The Association of American Medical Colleges has published an article by a Wayne State University School of Medicine faculty member describing the birth of the school’s Healing Between the Lines curriculum on systemic inequities and how they lead to health disparities.
“The deadly legacy of redlining — and a mission to reverse it,” written by Ijeoma Nnodim Opara, M.D., assistant professor of Internal Medicine and Pediatrics, was published under the AAMC’s Viewpoints section on its website.
Redlining, begun in the 1930s, was the practice of identifying non-White populations as unworthy of mortgage loans. The practice, a systematic denial of services, resources and opportunities, and a basis for segregation, Dr. Opara writes, undermined the health and well-being of entire communities, and continues to do so to this day.
“Five to 15. Those were the figures that kept ringing in my ears as my chest tightened and hot tears welled up in my eyes. I was listening to my mentor at Wayne State University School of Medicine in Detroit share findings from their health equity research at a small meeting three years ago,” she writes. “… Black Detroiters die five to 15 years earlier than their White counterparts as a result of decades of structural racism that has denied resources and opportunities to Black communities. It hurt me to note that despite surviving such violence and upheaval as the transatlantic slave trade and Jim Crow segregation, my community in Detroit was dying prematurely due to the social pathology of multigenerational trauma and injustice.”

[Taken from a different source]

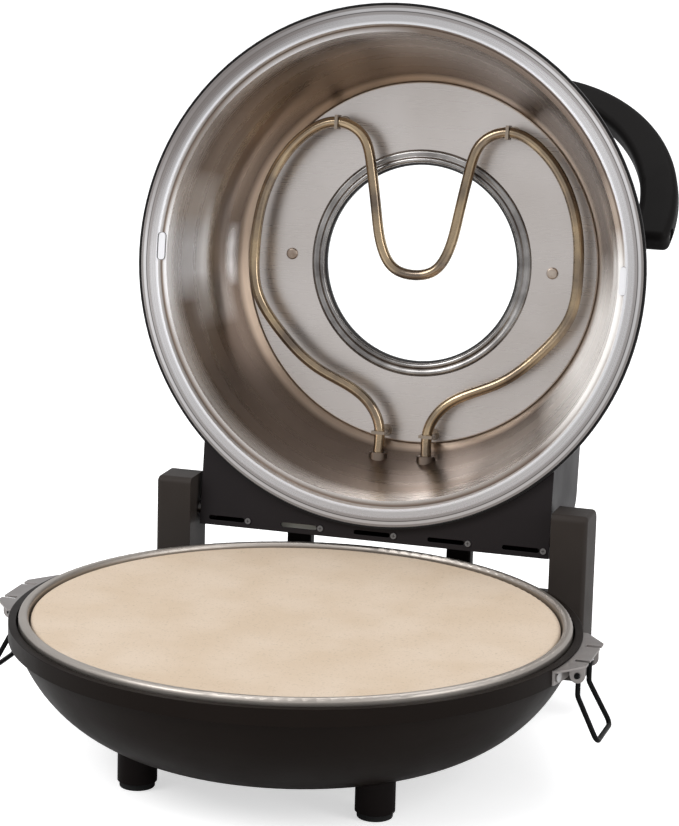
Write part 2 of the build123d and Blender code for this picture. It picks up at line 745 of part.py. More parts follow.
with BuildPart() as window_outer_ring:
    disc(lid.offset(dome_top), bezel_radius, 2.5, 67)
    fillet(window_outer_ring.edges().group_by(lid_axis)[-1], 1)
    disc(lid.offset(glass_bottom), bezel_neck_outer, dome_top - glass_bottom, bezel_neck)
    bore([plane.offset(dome_top - 1) for plane in bezel_screws_at], rivet_shank, 5)
window_outer_ring.part.label = "window_outer_ring"
export_step(window_outer_ring.part, "parts/window_outer_ring.step")

with BuildPart() as bezel_screws:
    disc([plane.offset(dome_top + 2.5) for plane in bezel_screws_at], 2.4, 1)
    disc([plane.offset(dome_top - 3) for plane in bezel_screws_at], rivet_shank - tube_fit, 5.5)
bezel_screws.part.label = "bezel_screws"
export_step(bezel_screws.part, "parts/bezel_screws.step")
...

Rather than despair, Dr. Opara said she decided to leverage her position as a physician, medical educator and community organizer to create a curriculum that teaches medical students and residents about the impact of structural injustice on the health of Black Detroiters, and equip them with advocacy skills in a “community–academia collaboration that positioned community partners as the lead.”
She, along with a group of trainees, community leaders and faculty, developed the course, in which the legacy of redlining was identified as a “critical driver” of the lifespan gap in Detroit. Healing Between the Lines was launched in the winter of 2020.

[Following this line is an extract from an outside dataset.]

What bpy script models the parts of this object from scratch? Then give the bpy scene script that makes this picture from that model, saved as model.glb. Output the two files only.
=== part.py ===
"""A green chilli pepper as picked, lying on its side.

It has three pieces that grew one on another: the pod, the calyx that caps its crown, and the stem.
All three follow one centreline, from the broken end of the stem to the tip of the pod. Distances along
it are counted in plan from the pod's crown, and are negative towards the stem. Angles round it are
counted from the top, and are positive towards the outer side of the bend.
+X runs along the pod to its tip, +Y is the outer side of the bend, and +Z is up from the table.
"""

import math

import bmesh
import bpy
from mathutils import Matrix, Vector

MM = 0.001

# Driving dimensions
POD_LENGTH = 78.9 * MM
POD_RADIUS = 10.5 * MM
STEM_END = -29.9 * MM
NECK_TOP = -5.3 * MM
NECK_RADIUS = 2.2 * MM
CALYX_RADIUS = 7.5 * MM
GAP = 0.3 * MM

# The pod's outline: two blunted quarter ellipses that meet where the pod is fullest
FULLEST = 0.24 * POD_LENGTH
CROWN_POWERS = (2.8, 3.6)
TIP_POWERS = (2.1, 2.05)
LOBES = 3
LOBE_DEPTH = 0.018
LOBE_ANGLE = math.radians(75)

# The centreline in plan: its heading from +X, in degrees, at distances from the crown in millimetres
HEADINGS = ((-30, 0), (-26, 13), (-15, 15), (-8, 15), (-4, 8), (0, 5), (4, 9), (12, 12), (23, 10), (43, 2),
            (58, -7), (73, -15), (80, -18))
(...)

One legacy of redlining: When it comes to health, your ZIP code matters more than your genetic code, Dr. Opara noted. Those who live in redlined areas today experience not just health disparities, but generational poverty, increased stress and mental illness, and more engagement with the criminal justice system. They suffer higher rates of diabetes and increased morbidity from infectious diseases like COVID-19, and higher rates of heart failure.
“If physicians are going to improve the health of all, they need to be trained in structural competency,” Dr. Opara writes. “That is, they need to understand how health conditions and behaviors are the downstream consequences of such upstream determinants as laws, policies and regulations.”
That was the philosophy behind Healing Between the Lines, co-created with Selena Rodriguez, M.D., and medical students Cedric Mutebi, Capricia Bell and Taylor Barrow. Dr. Bell has since graduated medical school.
Course participants meet two hours every other week for six months. They study historical eras and efforts designed to curtail the power of formerly enslaved people. They then spend two months learning community activism and partnership skills, cultivating cultural humility by adopting a posture of open-mindedness and life-long learning. Their last two months are spent learning to identify multidisciplinary and community collaborators and building coalitions.
Healing Between the Lines creators have presented their work at local and national conferences. Plans are underway to assist other interested institutions in developing similar programs and curriculum.
“This is the work we believe is critical if we are to close the unjust five- to 15-year racial lifespan gap in Detroit,” Dr. Opara writes. “This is what is critical to training and developing our current and future health care workforce if we are to achieve health equity and justice in our nation. This is what is critical if we are to transform a longstanding American nightmare into the American dream in which anyone — regardless of their race, gender, class or ability — can live their healthiest and best possible lives.”